Credit: Davide Marnetto
Un nuovo approccio
"Finora questo tipo di ricerche si basava sullo studio del DNA antico che è una ricchezza inestimabile. La novità del nostro studio è stata aver scelto di partire dalla conoscenza genetica accumulata su individui contemporanei, basandosi quindi su persone per le quali i fenotipi sono misurabili: l’altezza può essere misurata anche dalle ossa di uno scheletro, ma il colore degli occhi e dei capelli no", ricorda Pagani spiegando che il limite del precedente approccio è che per alcuni tratti i risultati inferiti geneticamente attraverso gli studi di associazione non si possono validare.
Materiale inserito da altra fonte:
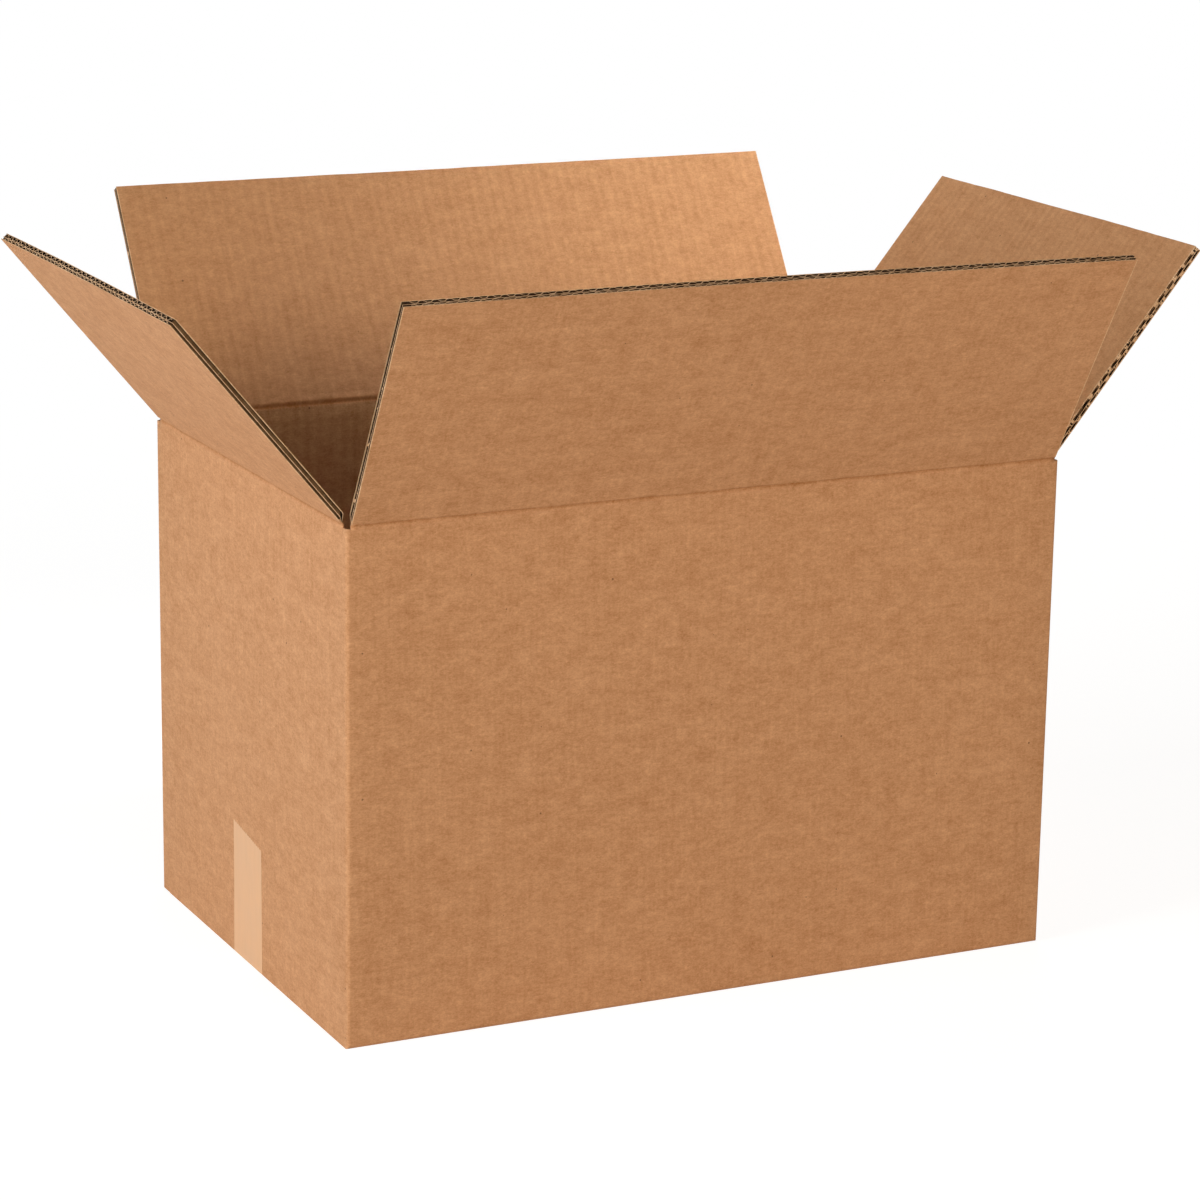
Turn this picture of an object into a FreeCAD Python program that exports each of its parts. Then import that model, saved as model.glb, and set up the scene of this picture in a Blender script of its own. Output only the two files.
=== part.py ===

Va poi considerato sia il peso dell'ambiente sia quello delle forze evolutive. "I fenotipi, cioè la realizzazione biologica di un dato tratto genetico, hanno ovviamente moltissimo a che fare con l’ambiente, sia con quello contemporaneo, sia con eventi di selezione che possono essere avvenuti dopo queste migrazioni. Il massimo che possiamo fare al momento è dire che, data la genetica e l’ambiente di oggi, vediamo un contributo delle popolazioni antiche su quelle odierne".
Futuri sviluppi di questa linea di ricerca
Proprio per i suoi studi sull’eredità ancestrale al genoma delle popolazioni moderne (e per le prospettive che queste conoscenze aprono per la genomica medica) Luca Pagani ha ottenuto, nel luglio scorso, il prestigioso premio Antonio Feltrinelli dell’Accademia dei Lincei, nella categoria giovani per la sezione dedicata alla biologia.
Gli abbiamo chiesto se le scoperte ottenute con lo studio pubblicato nei giorni scorsi su Current Biology saranno oggetto di ulteriori approfondimenti. "Le due strade che ci si prospettano adesso sono andare più indietro nel tempo e vedere se riusciamo a trovare qualcosa di simile anche per quanto riguarda il contributo dei Neanderthal e replicare lo studio nell’altra biobanca disponibile, quella del Regno Unito. Non dovrebbero esserci delle sorprese perché dovrebbero esserci gli stessi tipi di risultati. Se dovessero esserci delle differenze sarebbe interessante capire se la selezione naturale che potrebbe essere intercorsa da quell’evento di mescolanza nell’età del bronzo, quindi negli ultimi 5 mila anni, possa aver creato differenti associazioni tra estoni e inglesi e quindi se ci siano differenze da aspettarsi anche tra gli italiani, per i quali stiamo ancora aspettando una biobanca e un dataset di riferimento utilizzabile per questi studi che necessitano di un gran numero di campioni disponibili pubblicamente", conclude Pagani.